The Honourable Elizabeth Jermy, nee Richardson


The final will of The Honourable Elizabeth Jermy was written on 20 June 1751. She died on 1 August 1751, and her will was proved on 2 August 1751. Perhaps it is reading too much into the opening paragraphs of her will, but there is no reference to her health, only to her sound and disposing memory. The will essentially provides a precis of the terms of the Tripartite Indenture of 3 February 1737 and the Indenture in five parts of 7 February 1737, and how it affects her estate. It also states that some unhappy differences had arisen between the said William Jermy and me the said Elizabeth his wife and that we had agreed to live separate from each other and that the said William was willing to make fair and reasonable provision for my support and maintenance during our separation.

The Indentures of 1737 promised her rents of £200 per annum from her Richardson estates (paid quarterly on feast days), £300 from the sale of certain messuage farm and lands, plus the use of all her jewels watch plate china linen and goods (the jewellery being itemised), and the right to dispose of these as she saw fit.

The will further states whereas I now live separate from my said husband and have done so ever since the date of the said Indenture and whereas there is a considerable arrear of rent due to me I have received the above mentioned sum of £300 and have have the jewels watch plate china linen and goods. She entreats her husband to pay all the arrears of rent, plus any and all monies also due to her.

Elizabeth appoints as her sole executrix my dear and worthy friend Venesandra Maria Elizabeth England, widow and relict of the Rev. George England Rector of Hamworth and Wolterton and bequeaths all her monies and possessions to her. She also requests that she is buried close to her brother William Lord Richardson Baron of Cramond in the parish church of East Walton.

It is interesting that Elizabeth states in her will that she and William have been separated since the date of the said Indenture, that is February 1737, meaning that they only lived together for approximately eighteen months after their marriage on 23 August 1735. There is some evidence that they actually split up in July 1739, but it is clear that the marriage did not last long.

Conveyance from Elizabeth Jermy to Venesandra England

On the same day as her will was written (20th June 1751), Elizabeth Jermy also signed another document written to convey the sum of £8 000 to her friend and executrix Venesandra Maria Elizabeth England. It restates all the facts and clauses of the Indenture in Five Parts of 7 February 1737, particularly highlighting the fact that she was due the rents from various properties after her marriage, and that these were in arrears. She also quotes the circumstances in which she can convey the money owing to her to others, and specifically states that the document has been created to ensure that her purpose may not in any manner be defeated. (She was evidently aware of the voracious appetite Isaac Preston had for the Jermy estates!) The document was witnessed by John Lacom and E. B. Delaporte.

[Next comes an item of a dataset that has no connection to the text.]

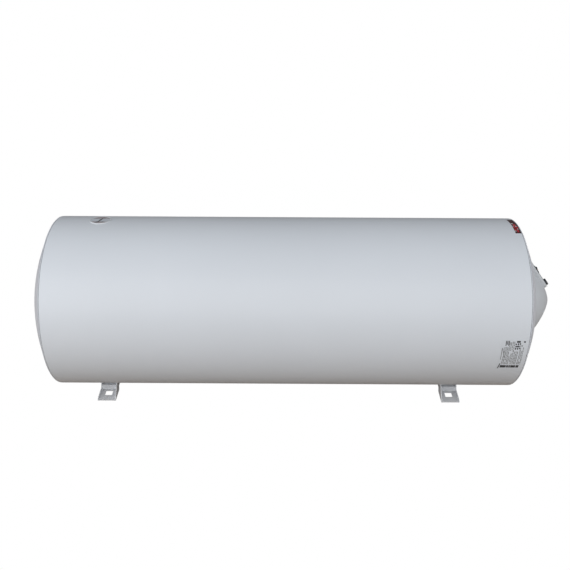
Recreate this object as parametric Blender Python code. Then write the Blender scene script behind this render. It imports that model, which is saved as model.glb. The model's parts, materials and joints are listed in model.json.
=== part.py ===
"""Horizontal electric storage water heater, lying on its two wall brackets.

+X runs along the tank to the electrical end, +Z points away from the mounting surface.
Everything hangs on the empty "tank_axis", whose X axis is the axis of the tank.
"""

import math

import bmesh
import bpy
from mathutils import Matrix, Vector

GAP = 0.0003                      # between pieces that touch
FIT = 0.0004                      # around a piece that moves or screws in

# Casing
CASING_DIAMETER = 0.505
CASING_LENGTH = 1.338
CASING_SHEET = 0.001
CAP_RISE = 0.068                  # how far a pressed end cap bulges
CAP_SKIRT = 0.012
CAP_OPENING = 0.190
ROUND = 40                        # sides of the large round pieces
DOME_STEPS = 4                    # facets from the rim of an end cap to its middle
HEAD_STEPS = 4                    # and of a tank head
COVER_SIDES = 36
COVER_STEPS = 6
CORNER_STEPS = 5                  # facets in a rounded corner of the console

# Inner tank
FOAM_THICKNESS = 0.0275           # from the casing's outside to the tank's
TANK_END_ROOM = 0.079             # from the end of the casing to the tank's straight part
TANK_SHEET = 0.0025
HEAD_RISE = 0.056
HEAD_OPENING = 0.110
FOAM_OPENING = 0.162

# Flange and what it carries
FLANGE_DIAMETER = 0.150
FLANGE_THICKNESS = 0.006
COLLAR_THICKNESS = 0.012
COLLAR_BORE = 0.100
GASKET_THICKNESS = 0.003
FLANGE_BOLTS = 5
FLANGE_BOLT_CIRCLE = 0.125
FLANGE_BOLT_DIAMETER = 0.008
ELEMENT_DIAMETER = 0.008
ELEMENT_LENGTH = 0.300
ELEMENT_SPREAD = 0.042
ELEMENT_HEIGHTS = (0.016, -0.011)
POCKET_DIAMETER = 0.011
POCKET_LENGTH = 0.260
POCKET_HEIGHT = 0.034
ANODE_DIAMETER = 0.022
ANODE_LENGTH = 0.280
ANODE_HEIGHT = -0.036
TERMINAL_STICKOUT = 0.020
TERMINAL_HEIGHT = 0.020

# Electrical cover
COVER_RADIUS = 0.137              # of the dome, before it meets the end cap
COVER_APEX = 0.1277               # beyond the end of the casing
COVER_DEPTH = 0.104               # half axis of the dome's curve along the tank
COVER_SHARPNESS = 1.5             # 1 is an ellipse, 2 is a straight cone
COVER_LIFT = 0.008                # the dome's axis above the tank's
COVER_WALL = 0.0025
COVER_OVERRUN = 0.012             # of its wall past the casing's end, before the cap trims it
COVER_SCREW_SPACING = 0.132
COVER_SCREW_DIAMETER = 0.004
STAY_BEHIND_APEX = 0.056
POST_RADIUS = 0.007
POST_SEAT = 0.012                 # from the stay to the screw's head
CONSOLE_TILT = math.radians(37.4) # the panel's normal rises this much from +X towards +Z
CONSOLE_WIDTH = 0.054
CONSOLE_LENGTH = 0.118
CONSOLE_DEPTH = 0.080
CONSOLE_START = (0.0131, 0.0625)  # its low end behind the apex, and above the axis
CONSOLE_CORNERS = (0.022, 0.010)  # radius of its low and of its high corners
CONSOLE_EDGE = 0.005
KNOB_AT = 0.013                   # along the panel, from its low end
KNOB_SIDE = -0.006
KNOB_DIAMETER = 0.022
KNOB_HEIGHT = 0.0065
SHAFT_DIAMETER = 0.006
SWITCH_AT = 0.0687
SWITCH_SIDE = -0.008
SWITCH_BODY = (0.019, 0.013)
SWITCH_RIM = 0.0012
SWITCH_WALL = 0.0014
SWITCH_DEPTH = 0.012
ROCKER_TILT = math.radians(10)
LAMP_AT = 0.054
LAMP_SIDE = 0.014
LAMP_DIAMETER = 0.008
REGULATOR_SETBACK = 0.018         # from the panel's face to the regulator
REGULATOR_SIZE = 0.026
REGULATOR_DEPTH = 0.024
GLAND_BEHIND_APEX = 0.0527
GLAND_SEAT_INSET = 0.025          # from the dome's radius to the flat pad under the gland
GLAND_PAD = 0.034
GLAND_DIAMETER = 0.020
GLAND_BORE = 0.009
GLAND_LENGTH = 0.046

# Dial thermometer
DIAL_DIAMETER = 0.0585
DIAL_INSET = 0.1288               # from the left end of the casing
DIAL_ANGLE = math.radians(8.2)
DIAL_RIM = 0.0025
NEEDLE_ANGLE = math.radians(-105)
NEEDLE_ROOM = 0.00325             # from the needle's tip to the edge of the housing
NEEDLE_TAIL = 0.014
HOUSING_DEPTH = 0.0070            # below the top of the casing
HOUSING_WALL = 0.0015
DIAL_SUNK = 0.0026                # the dial's face below the top of the casing
LENS_BOTTOM = 0.0006
LENS_TOP = 0.0004
PROBE_RADIUS = 0.004

# Water pipes
PIPE_DIAMETER = 0.0264
PIPE_BORE = 0.019
PIPE_STICKOUT = 0.028
PIPE_SPACING = 0.100
COLD_PIPE_AT = 0.300
COLD_PIPE_REACH = 0.032
HOT_PIPE_CLEARANCE = 0.018
SLEEVE_WALL = 0.0065
SLEEVE_LENGTH = 0.010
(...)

Venesandra Maria Elizabeth Delaporte

Venesandra Maria Elizabeth Delaporte, the sole beneficiary of Elizabeth's will, was the daughter of a Norwich goldsmith of Huguenot origin. She married the Rev. George England in 1731. He was the eldest son of Major Rev. George England and Alice Jermy, the aunt of William Jermy of Bayfield. George junior died in 1740, and Venesandra subsequently married John Lacom, a London goldsmith, in 1751. There were no children from either marriage.

The only daughter of Major Rev. George England and Alice Jermy (and thus sister to Rev. George junior) was Anne England, who married John Mallison in 1736. It is their son George England Mallison who was in fact nearest in blood to William Jermy of Bayfield at the time of his death in 1752.

It is clear that William Jermy, and subsequently the Prestons, were very tardy in paying the monies due to Venesandra England (later Lacom) from The Honourable Elizabeth Jermy's bequests, because John Lacom instituted a numer of cases in Chancery to recover them. John Mallison also claimed against the Jermy (Preston) estates once it became clear that his son George England Mallison was in fact the heir of William Jermy of Bayfield!